December 9, 2019 at 10:44 am

Israeli Prime Minister Benjamin Netanyahu in Jerusalem, 31 March 2019 [Palácio do Planalto/Flickr]

A few days ago, Benjamin Netanyahu condensed the history of the Zionist state of Israel into one sentence: “These European countries should be ashamed of themselves. Have they learned nothing from history? … They are enabling a fanatic terrorist state to develop nuclear weapons and ballistic missiles, thereby bringing disaster to themselves and upon everyone else.”

The Israeli Prime Minister, of course, wasn’t referring to his own nuclear-armed state, but to Iran. His criticism was aimed at six more European countries which joined “Britain, France and Germany last weekend in backing the new, so-called Instex financial barter mechanism,which is intended to help Iran circumvent US sanctions.” Netanyahu was, apparently, “furious”.

Clearly, Netnayhau himself has either not understood history, or is deliberately ignoring the fact that Israel is a “fanatic terrorist state” which has been allowed “to develop nuclear weapons and ballistic missiles” and has, ever since its creation on stolen Palestinian land in 1948, brought “disaster” to itself “and everyone else” in the Middle East and beyond. It was deliberately intended by the author of The Jewish State to be an “outpost of civilisation against barbarism” and was always resented by the indigenous population and surrounding countries. Violence was inevitable from the day that early Jewish settlers destroyed the Zionist myth that Palestine was “a land without a people for a people without a land” by pointing out that, in fact, it did indeed have a thriving population, and was not the empty land that Zionist propaganda claimed.

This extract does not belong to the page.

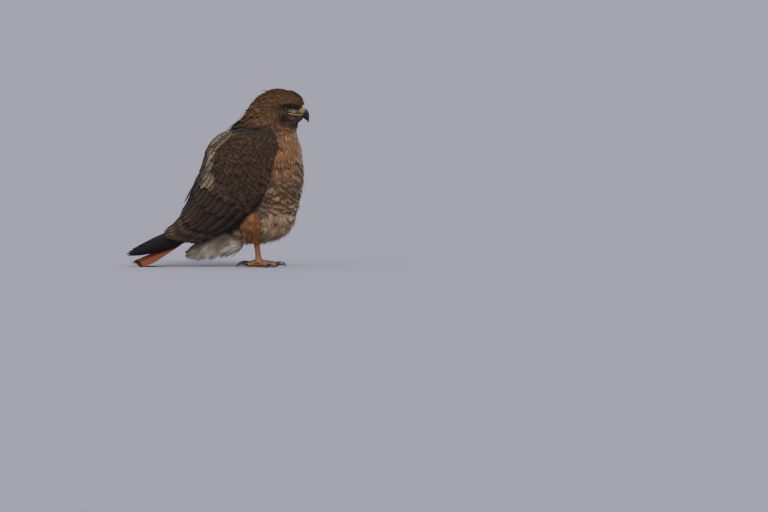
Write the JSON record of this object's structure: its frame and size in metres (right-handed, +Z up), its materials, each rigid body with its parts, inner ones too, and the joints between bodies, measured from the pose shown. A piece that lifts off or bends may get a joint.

Israel was built upon the terrorism of groups such as the Irgun and Stern Gang. In December 1947, alone, for example, the terrorists of Irgun killed at least 80 people – 78 Palestinians and two British policemen – in bombings and shootings across Palestine. Hundreds more were killed in the following few months in the run-up to Israel’s “declaration of independence” in mid-May 1948.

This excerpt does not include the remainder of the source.